The Los Angeles Times said he was one of a dozen who shaped the ’80s, and, a decade later, Time Magazine called him one of the 20th century’s greatest minds.
Arthur Laffer, economist, came to IU Southeast on Feb. 23 to speak at this year’s Sanders Speaker Series to a crowd of about 350 people in the Ogle Center.
As a former member of President Ronald Reagan’s Economic Policy Advisory Board, his distinguished résumé spans throughout five decades.
Laffer talked about what he calls the most serious economic issue facing this country today — stimulus spending.
“I know of no one issue more important to the U.S. economy than the conflict that has occurred between those who support stimulus spending and those who truly oppose it,” Laffer said.
Stimulus spending has always been subject to debate, but Laffer said, for the first time, we have hit spending levels of about $3.5 trillion.
“Stimulus packages don’t work,” Laffer said. “Every president that I have ever heard of has wanted a free lunch. They just don’t get it.”
Laffer said why he thought stimulus spending doesn’t work.
Take the $600 stimulus check some Americans received from the government. The assumption is, with that $600, people will spend more than if they wouldn’t have received it.
He said this, in turn, will create jobs by those who are now supplying goods and services, causing them to spend more than they had before. This will cause a cascading effect on the economy.
“This is all very true,” Laffer said, “but it’s not the whole truth.”
While the stimulus does encourage spending, Laffer said it will de-stimulate the economy because the people who have given money toward the stimulus will now have less money to spend on goods and
services.
Laffer said this will separate people from the suppliers of these goods and services, causing them to spend less.
He said a stimulus will have a cascading effect in the exact opposite direction.
“You can never bail someone out of trouble without putting someone else into trouble,” Laffer said.

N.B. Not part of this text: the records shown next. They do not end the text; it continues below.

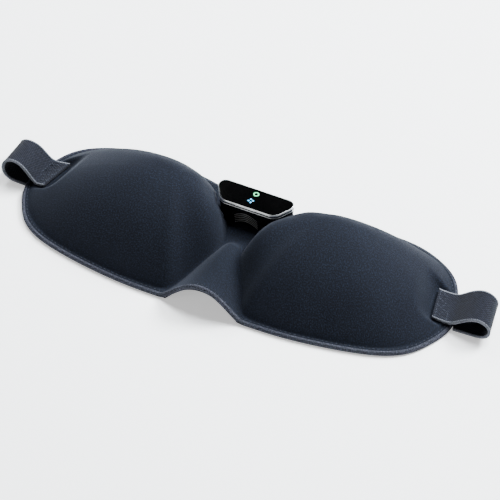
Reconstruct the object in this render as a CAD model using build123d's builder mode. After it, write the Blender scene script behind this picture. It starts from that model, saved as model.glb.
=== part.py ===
"""Contoured eye massager mask: two padded cups, a nose bridge and a lift-off control module.

Millimetres. The mask lies face down: +Z points away from the face, +Y to the brow, and X runs
across the face. Z = 0 is the face plane, X = 0 the symmetry plane, and left means -X.
"""
from math import atan2, cos, hypot, radians, sin
import os

from build123d import *

# ---- driving sizes ------------------------------------------------------------------------
rim_length = 230.0            # tip to tip over the two cups
rim_depth = 85.8              # brow edge to nose edge
rim_thickness = 2.5           # flattened edge of the two cloth layers
dome_height = 29.4            # crown of a cup above the rim
dome_crown = (40.0, 10.5)     # where the crown of the right cup stands
crown_cut = 0.985             # share of the dome height where its top is closed flat

cover_thickness = 1.6
liner_thickness = 1.2
heater_thickness = 0.5
binding_width = 1.6
flex_gap = 0.8                # open line between a cup and the bridge

crown_padding = 15.4          # from the crown down to the hollow before the eye
recess_depth = dome_height - crown_padding
recess_half_length = 27.0
recess_half_depth = 17.0
recess_centre = (54.0, 3.0)

vault_back = -10.0            # where the nose vault meets the deck
vault_half_width_back = 5.4
vault_half_width_front = 21.6
vault_side_back = 11.0
vault_crown_back = 14.6
vault_crown_front = 16.6
vault_wall = 3.4
vault_foot = 2.2

deck_back_height = 9.2        # cloth deck under the module

module_front_y = 9.5
module_back_y = 23.8
module_front_half_width = 14.8
module_back_half_width = 23.4
module_front_corner = 6.0
module_back_corner = 4.0
module_least_corner = 0.6     # smallest corner of an inner outline
module_base_z = 9.8
module_top_z = 24.2
module_wall = 1.2
module_lean = 1.55            # inset of the base against the top, all round
module_play = 0.8             # gap between the module and the cups
bezel_height = 1.0
bezel_width = 0.6
seam_z = 21.9                 # joint between the lower and the upper shell
seam_height = 0.4
seam_inset = 0.15             # seam band behind the shells' faces
skirt_wall = 0.5              # upper shell's thin wall round the key
key_gap = 0.12
key_thickness = 1.25
key_travel = 0.5
key_rest = key_travel + 0.1   # open height under the key's stem
key_stem_radius = 1.5
light_depth = 0.8
switch_width, switch_height = 3.4, 1.6
pin_length = 3.0
board_z = 17.4
board_thickness = 1.0
socket_width, socket_height, socket_depth = 9.0, 3.0, 5.5
socket_wall, socket_back, socket_tongue = 0.4, 0.6, 0.6
battery_width, battery_depth, battery_height = 12.0, 6.4, 3.0
magnet_radius, magnet_height, magnet_x = 2.0, 2.2, 9.5
screw_x, screw_radius, screw_head_radius, screw_head_height = 15.2, 0.8, 1.5, 0.7
pin_radius, pin_pitch, pin_count, pin_offset = 0.5, 2.2, 4, 3.4
grille_width, grille_height, grille_depth, grille_ribs = 13.0, 9.0, 0.6, 5
grille_x = -1.0
grille_foot = 0.4             # wall left under the grille

dock_inset = 2.6              # dock tray against the module's top outline
dock_height = 4.0
dock_edge = 0.6               # deck left between the tray and the cups

ring_place = (0.0, 20.0)
ring_outer_radius = 1.6
ring_inner_radius = 0.9
dots_place = (-0.5, 14.8)
dot_radius = 0.55
dot_pitch = 1.35
dot_count, dot_start_angle = 4, 20

motor_radius = 6.0
motor_height = 4.6
motor_skin = 0.4
motor_lid = 0.6
motor_post_radius = 0.6
motor_hub_radius = 1.6
motor_running_gap = 0.05
motor_places = ((38.0, 10.0, 8.4), (68.0, 7.0, 11.2))    # the third is the depth under a crown

strap_width = 19.0
strap_thickness = 1.4
strap_centre_y = 7.5
strap_pivot_x = 114.2         # where the webbing flexes over the rim
strap_sewn_x = 102.5          # inner end of the sewn tail
strap_root_z = 4.2
loop_clearance = 0.3
tongue_length = 2.2           # flat run of the loop beyond its pivot
return_place = (2.9, -2.8)    # where the loop comes back, from its pivot
eye_corner = (4.4, -0.9)      # inner corner of the loop's opening, from its pivot
loops = {"right": (127.8, 7.3, 6.1), "left": (120.1, 7.2, 6.4)}

os.makedirs("parts", exist_ok=True)


def save(piece, label):
    """Name a finished piece and write it."""
    piece.part.label = label
    export_step(piece.part, f"parts/{label}.step")


# ---- plan of the mask ---------------------------------------------------------------------
x_scale = rim_length / 230.0
y_scale = rim_depth / 85.8

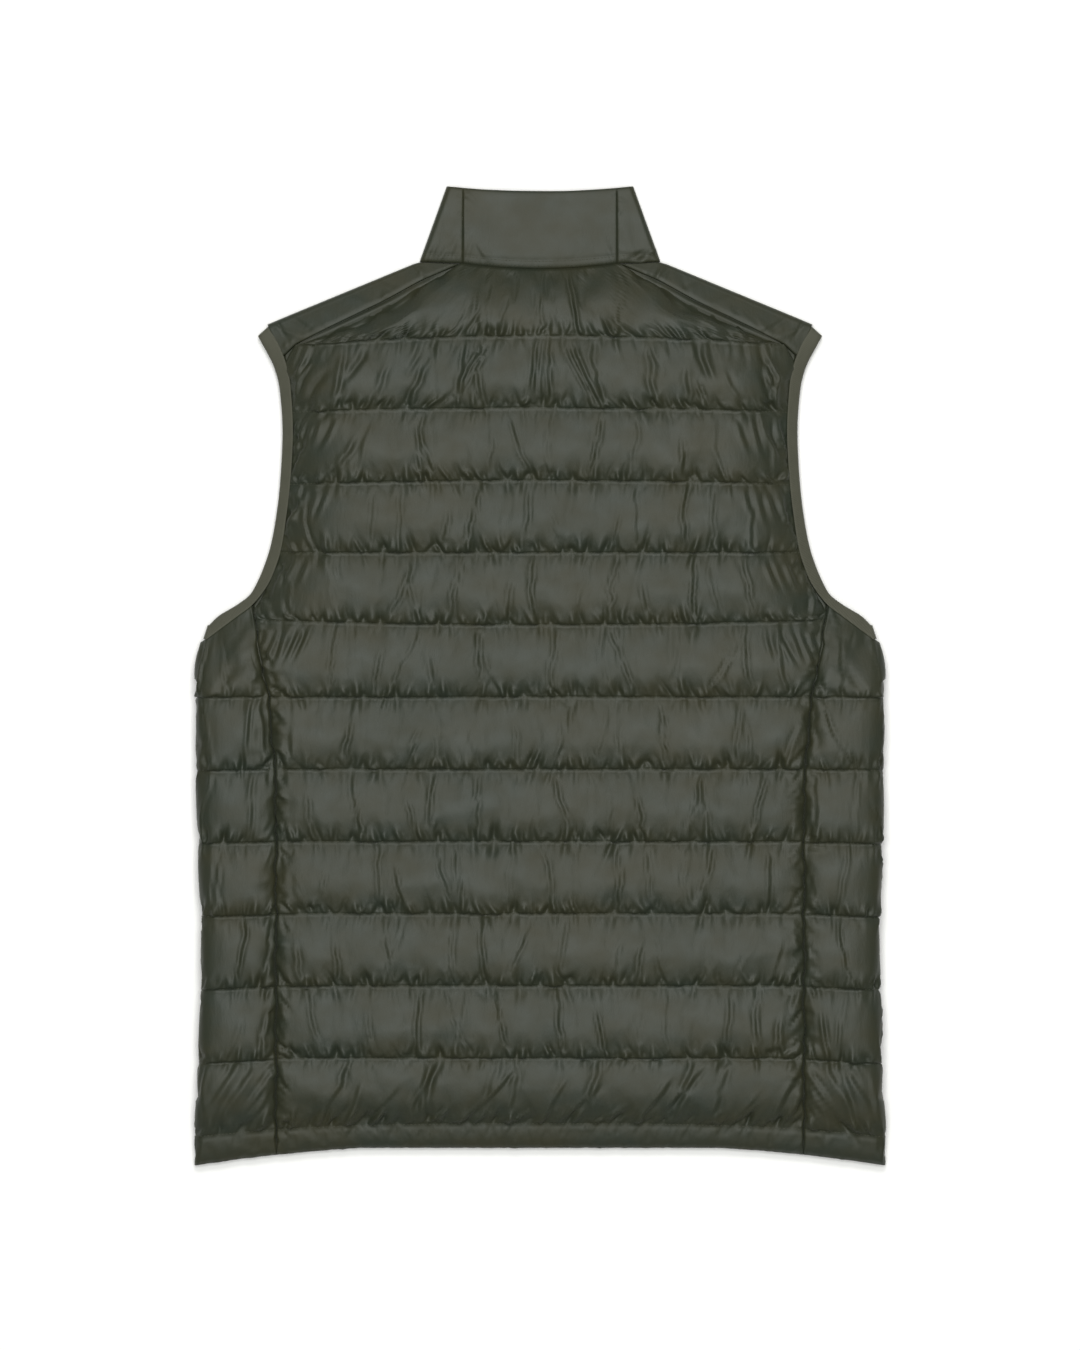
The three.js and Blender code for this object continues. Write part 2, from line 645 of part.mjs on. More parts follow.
piece('back_panel', wall(backPanelRows()), shell);
pair('side_panel', sidePanelRows(), shell);
pair('front_panel', frontPanelRows(), shell);
pair('shoulder_yoke', yokeRows(), shell);
piece('collar_back', wall(collarBackRows()), shell);
pair('collar_side', collarSideRows(), shell);
pair('armhole_binding', bindingRows(), trim, true);
pair('zip', zipRows(), trim);
piece('zip_slider', sliderGeometry(), metal);
piece('zip_pull', pullGeometry(), metal);

export default vest;
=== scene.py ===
"""Quilted puffer vest, laid flat on its front with its back upwards.

Lengths in the pattern are millimetres, and every mesh is made in metres. +Z is up, +Y runs from
the hem to the collar and +X is the wearer's right-hand side. The padded panels are inflated by
cloth simulation from the cut pattern, and the smooth pieces are shells with listed creases.
"""

import logging
import math
from dataclasses import dataclass, field
from collections.abc import Callable
from enum import Enum

import bpy
import numpy as np
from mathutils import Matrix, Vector

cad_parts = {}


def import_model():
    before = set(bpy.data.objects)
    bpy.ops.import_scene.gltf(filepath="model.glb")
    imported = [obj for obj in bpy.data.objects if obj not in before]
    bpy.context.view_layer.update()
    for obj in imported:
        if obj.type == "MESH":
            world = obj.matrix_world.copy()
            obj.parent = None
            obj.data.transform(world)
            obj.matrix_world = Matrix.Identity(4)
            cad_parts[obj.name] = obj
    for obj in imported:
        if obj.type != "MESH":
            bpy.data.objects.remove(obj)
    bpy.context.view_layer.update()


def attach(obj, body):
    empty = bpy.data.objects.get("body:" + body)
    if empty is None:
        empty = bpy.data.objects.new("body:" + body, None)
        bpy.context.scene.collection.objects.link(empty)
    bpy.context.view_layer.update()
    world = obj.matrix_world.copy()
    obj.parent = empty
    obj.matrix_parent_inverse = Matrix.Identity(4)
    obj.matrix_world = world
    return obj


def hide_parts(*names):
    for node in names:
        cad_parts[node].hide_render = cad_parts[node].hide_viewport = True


LOG = logging.getLogger("vest")
MM = 0.001
BODY = "vest"
PULL_BODY = "pull_tab"

Array = np.ndarray


class Side(Enum):
    """The wearer's two sides; the value is the sign of x."""

    RIGHT = 1
    LEFT = -1

    @property
    def word(self) -> str:
        """The side as a suffix of a piece's name."""
        return self.name.lower()


class Ply(Enum):
    """The two layers of the laid-out vest."""

    UPPER = 1
    LOWER = 0


def lerp(a: Array | float, b: Array | float, t: Array | float) -> Array | float:
    """Straight blend from a to b."""
    return a + (b - a) * t


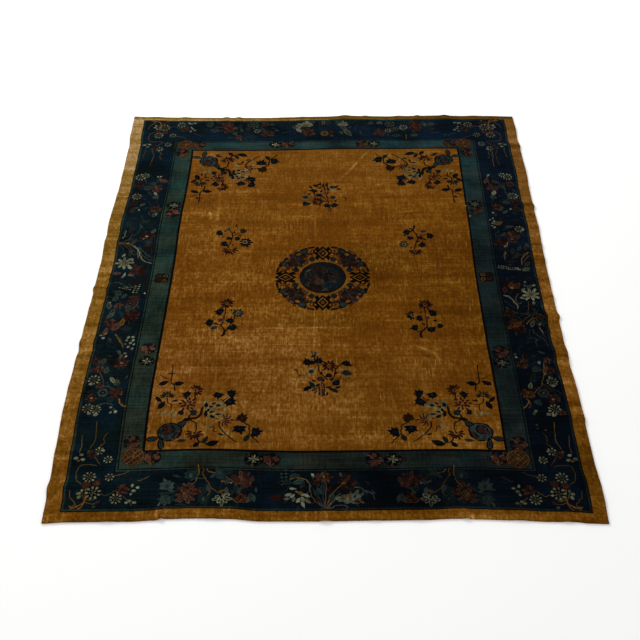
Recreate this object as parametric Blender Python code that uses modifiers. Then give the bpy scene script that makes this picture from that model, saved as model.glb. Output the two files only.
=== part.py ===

Laffer said good economics will work in a two-person economy.
A two-person society could be made up of farmer 1 and farmer 2. If farmer 2 is getting unemployment benefits, farmer 1 is paying for it.
Having opposed TARP and all stimulus-spending bills, Laffer offered his thoughts to an alternative solution.
“Imagine what the U.S. would look like today if, instead of stimulus spending, we eliminated all federal taxes for a year and a half,” Laffer said. “The unemployment rate would be at 3 percent, and we would be selling cars into central China.”
Laffer said, in order to have a prospering economy, America has to do five things — have a low-rate flat tax, spending restraints, sound money, free trade and minimal regulations that do serve a specific purpose.
Laffer said he wants people to understand economics, whether they agree or disagree with his economic views.
“I beg none of you to ever advocate your rights to make your own decisions about economics,” Laffer said. “I want you to understand economics so that you can make good judgments.”
Laffer’s understanding of economics comes from years of experience, and he has a long list of awards for his economic work to show for it.
He’s been a consultant to Secretary of Treasury William Simon and Secretary of Defense Donald Rumsfeld, as well as being the first to hold the title of chief economist at the Office of Management and Budget under George Shultz, economist.
To sum up his years under Reagan, Laffer told a story about his former boss.
“My colleagues and I used to tell Reagan that his one unique characteristic was his uncanny ability to select his four predecessors,” Laffer said. “Anyone who can follow on the heels of Johnson, Nixon, Ford and Carter just can’t look that bad.
“In all honesty, it did take Jimmy Carter to create Ronald Reagan,” Laffer said, “and, in that same breath, you won’t believe the president that is going to follow Barack Obama.”